BP Plc will contribute $25 million to the program, which will see the U.K.’s biggest energy company support 14 fellows a year, it said today in a separate statement.
BP hopes the program will foster “greater understanding and more meaningful dialogue between China and the world,” Iain Conn, managing director of London-based BP and a member of the program’s advisory board, said in the statement.
The program will support 200 students annually for a one-year master’s program at Tsinghua in Beijing.
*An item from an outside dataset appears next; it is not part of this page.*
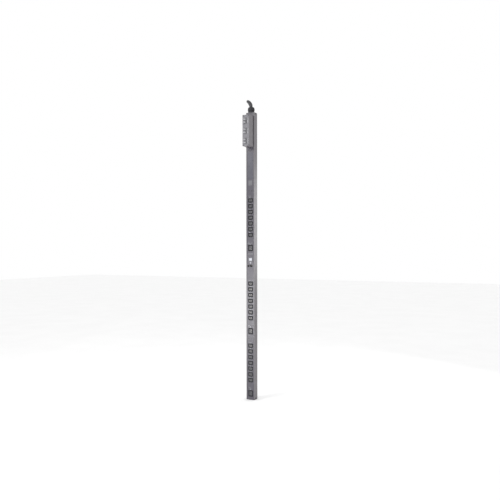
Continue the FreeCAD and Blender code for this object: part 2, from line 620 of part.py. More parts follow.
def supply_cord():
    radius = number("cord_radius")
    cord_tube("power_cord", [Vector(*point) for point in CORD_POINTS], radius)

    # the hank: a pad of its outline, loops above and below and a waist in the middle
    body = doc.addObject("PartDesign::Body", "hank")
    side, waist, full = "hank_width / 2", "hank_waist / 2", "hank_run / 2 + hank_width / 2"
    lobe, round_off = "hank_run / 2 - 45", 32
    outer = [(waist, "15"), (side, lobe), (side, full)]
    inner = [(f"{round_off} - ({side})", full), (f"-({side})", f"{full} - {round_off}"),
             (f"-({side})", lobe), (f"-({waist})", "15")]
    upper = outer + inner
    lower = [(across, f"-({along})") for across, along in reversed(upper)]
    sketch = outline(body, "XZ_Plane", "-hank_thick / 2", [upper + lower])
    pad(body, sketch, "hank_thick")
    middle_level = "hank_top - hank_run / 2 - hank_width / 2"
    body.Placement = Placement(Vector(), Rotation(Vector(0, 0, 1), SIZES["hank_turn"]))
    node("cord_hank", place(body, "hank_x", "hank_y", middle_level))

    tie = cut(block(middle(0, "hank_waist + 5"), middle(0, "hank_thick + 5"), (-12, 12)),
              block(middle(0, "hank_waist"), middle(0, "hank_thick"), (-20, 20)))
    tie.Placement = Placement(Vector(), Rotation(Vector(0, 0, 1), SIZES["hank_turn"]))
    node("hank_tie", place(tie, "hank_x", "hank_y", middle_level))

    x, y = "tail_x", "tail_y"
    low = "hank_top - hank_run - hank_width"
    node("cord_tail", rod("Z", x, y, f"{low} - tail_length", "cord_radius", "tail_length"))
    relief = f"{low} - tail_length - 40"
    node("plug_strain_relief", cone(x, y, relief, 14, "cord_radius + 1", 40))
    shell_low = f"{relief} - plug_length"
    node("plug_body", fuse(cone(x, y, f"{relief} - 14", "plug_radius", 15, 14),
                           rod("Z", x, y, shell_low, "plug_radius", "plug_length - 14")))
    blades = []
    for start in (10, 100, 190, 280):
        outer = add("Part::Cylinder", Radius=15.5, Height=19, Angle=42)
        inner = rod("Z", 0, 0, "-1", 13.7, 30)
        blade = cut(outer, inner)
        blade.Placement = Placement(Vector(), Rotation(Vector(0, 0, 1), start))
        blades.append(place(blade, x, y, f"{shell_low} - 19"))
    node("plug_blades", gather(*blades))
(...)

A residential building designed specifically for the scholarship recipients will be built, with the first group of students slated for 2016, according to the statement.
Former Chinese central bank adviser Li said the program’s curriculum would include taking students to “far-flung” areas and the countryside to learn about the real-life experiences and thinking of average Chinese people.
Other donors to Tsinghua have included Asia’s richest man, Li Ka-shing. John L. Thornton, who retired as president and co-chief operating officer of Goldman Sachs Group Inc. in 2003, provided money for the Brookings Institution’s John L. Thornton China Center, which has its headquarters in Washington and an office at Tsinghua.
The Rhodes Scholarships selects 32 Americans each year to study at Oxford. The first American Rhodes Scholars entered the English university in 1904, according to the program’s website.
Blackstone co-founder Peterson started his own foundation in 2008 with $1 billion to address U.S. environmental, economic and social problems.